Malaga (AGP) Costa del Sol for Torremolinos, Marbella, Benalmádena.
Girona (GRO) Costa Brava for Lloret de Mar, Blanes, Tossa, L'Estartit.
Reus (REU) Costa Dorada for Salou, Cambrils.
Spain Mainland - Introduction: Spain is one of the most visited countries in the world with the majority of travellers visiting the mainland's Costas. The popular coastal beach resorts start in Spain's north eastern Catalonia region, here you have the lively beach resorts and rugged coastline of Costa Brava and Costa Dorada, plus the regions cosmopolitan capital Barcelona.
Travelling further down the Mediterranean coastline are the warm white-sandy beaches of Costa Blanca in the Alicante province. Onwards heading south around Spain’s southern edge are the sun-kissed regions of Costa de Almeria, Costa del Sol and Costa de la Luz on the Andalusian coast.

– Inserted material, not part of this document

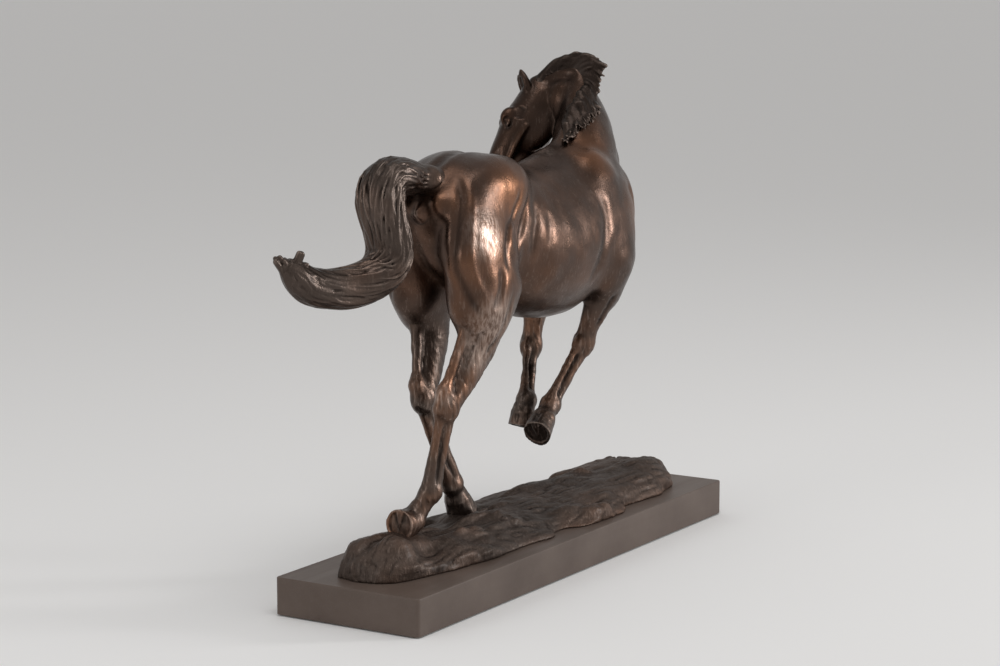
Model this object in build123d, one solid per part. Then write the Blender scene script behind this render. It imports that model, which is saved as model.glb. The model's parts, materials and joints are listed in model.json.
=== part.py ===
"""Cast bronze statuette of a galloping horse on a rocky bronze ground, bolted to a honed stone plinth.

Millimetres. +X is the way the horse faces, +Y its left side, +Z up. The origin is the middle of the
felt pad's underside, where the statuette rests. The horse pushes off with both hind hooves, its
forelegs are folded clear of the ground, its tail is carried high and streams out behind, and its neck
arches round to the left so that the head looks back past the left shoulder.

The horse is cast in sections (torso, neck, head, mane, tail and four legs), joined at the seams.
"""
from build123d import *
import os

# Driving dimensions
PLINTH_LENGTH, PLINTH_WIDTH, PLINTH_HEIGHT = 418.0, 112.0, 25.0
PLINTH_CORNER, PLINTH_EDGE = 3.0, 1.0
FELT_THICKNESS, FELT_INSET = 1.0, 3.0
PLINTH_TOP = FELT_THICKNESS + PLINTH_HEIGHT
GROUND_HALF_LENGTH, GROUND_HALF_WIDTH, GROUND_HEIGHT = 192.0, 42.0, 19.0
GROUND_TOP = PLINTH_TOP + GROUND_HEIGHT
GROUND_WALL = 5.0
CASTING_WALL = 5.0

# Hardware
BOLT_RADIUS, BOLT_CLEARANCE = 4.0, 0.1
BOLT_HEAD_ACROSS, BOLT_HEAD_HEIGHT = 13.0, 5.3
BOLT_X = (-110.0, 110.0)
BOLT_THREAD_DEPTH = 11.0
COUNTERBORE_RADIUS, COUNTERBORE_DEPTH = 11.0, 9.0
WASHER_RADIUS, WASHER_THICKNESS = 10.0, 1.6
BOSS_RADIUS = 9.0
PIN_RADIUS = 2.0

LEFT, RIGHT = 1, -1

# The barrel, as (x, height of the middle, half height, half width) from the dock to the breast.
BARREL = [
    (-116, 262, 10, 9),
    (-106, 257, 26, 21),
    (-90, 250, 42, 30),
    (-68, 246, 50, 35),
    (-38, 238, 54, 38),
    (-5, 230, 55, 42),
    (30, 227, 57, 43),
    (62, 230, 60, 38),
    (90, 232, 53, 34),
    (110, 235, 38, 27),
    (122, 238, 20, 16),
]
SHOULDER_SEAM_Z = 166.0
HAUNCH_SEAM_Z = 172.0

# Limbs, as (x, y, z, half width, half depth) from inside the torso to the hoof's coronet.
LIMB_LEVEL_ABOVE = 160.0
HIND_RIGHT = [
    (-74, -18, 262, 10, 20),
    (-72, -24, 250, 18, 42),
    (-68, -27, 222, 18, 44),
    (-72, -28, 198, 16, 33),
    (-88, -27, 178, 13, 23),
    (-101, -25, 158, 10.5, 16),
    (-112, -22, 144, 9, 13),
    (-119, -20, 130, 8.5, 12.5),
    (-121, -18, 116, 7, 9.5),
    (-122, -15, 98, 5.8, 7.2),
    (-124, -13, 84, 5.8, 7),
    (-125, -11, 75, 7.6, 8),
    (-131, -8, 65, 7.2, 7.6),
    (-138, -4, 57, 8, 8.3),
]
HIND_LEFT = [
    (-74, 18, 262, 10, 20),
    (-74, 24, 250, 18, 42),
    (-76, 26, 222, 18, 43),
    (-84, 25, 196, 15, 31),
    (-92, 23, 174, 12, 20),
    (-94, 19, 154, 10, 14),
    (-96, 16, 140, 9, 12.5),
    (-92, 14, 126, 8.2, 12),
    (-86, 13, 112, 7, 9),
    (-77, 11, 94, 5.8, 7),
    (-70, 10, 78, 5.8, 7),
    (-67, 9, 67, 7.7, 8),
    (-62, 9, 57, 8, 8.3),
]
FORE_RIGHT = [
    (74, -16, 258, 8, 16),
    (76, -22, 248, 13, 27),
    (86, -24, 222, 14, 27),
    (80, -25, 198, 12, 20),
    (77, -20, 176, 9.5, 13),
    (76, -14, 158, 8, 10),
    (74, -10, 146, 8.6, 9.6),
    (68, -8, 136, 7, 7.6),
    (60, -5, 124, 5, 6),
    (52, -3, 112, 5.2, 6.2),
    (46, -2, 105, 7, 7.3),
    (39, -3, 100.5, 6.8, 7.2),
    (33, -4, 97, 7.2, 7.5),
]
FORE_LEFT = [
    (74, 16, 258, 8, 16),
    (76, 22, 248, 13, 27),
    (86, 25, 222, 14, 27),
    (80, 28, 198, 12, 20),
    (76, 30, 176, 9.5, 13),
    (73, 31, 155, 8, 10),
    (70, 30, 141, 8.6, 9.6),
    (64, 27, 131, 7, 7.6),
    (56, 23, 121, 5, 6),
    (51, 20.5, 113, 5.2, 6.2),
    (47, 19, 106, 7, 7.3),
    (43.5, 19.5, 99, 7, 7.3),
]
HIND_RIGHT_HOOF = ((-138, -4, 57), (-151, -3, 58))
HIND_LEFT_HOOF = ((-62, 9, 57), (-57, 8.5, 44.5))
FORE_RIGHT_HOOF = ((33, -4, 97), (21, -7, 90.5))
FORE_LEFT_HOOF = ((43.5, 19.5, 98), (40.5, 20, 88))
HIND_HOOF_RADIUS, FORE_HOOF_RADIUS = 9.2, 8.2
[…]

Best time of year to visit Spain: To avoid the high mid-year temperatures, early summer and the beginning of autumn are pleasant times to visit most regions. The coastal south enjoys a Mediterranean climate with very warm and dry summers and mild, wettish winters. Central Spain including Madrid, have a more extreme climate with hotter summers and cooler winters. The mountainous regions have the most rain and snow mid-winter, with the Basque country to the north being generally cooler and wetter.
(1). Torremolinos: Torremolinos is a municipality in Andalusia and is the region's most popular tourist destination, a classic beach resort on Costa del Sol's most picturesque coastline. Torremolinos is the gateway to some of the best holiday beach resorts in the region, including the lively bars and attractive old town of Benalmadena, just a short distance west of Torremolinos.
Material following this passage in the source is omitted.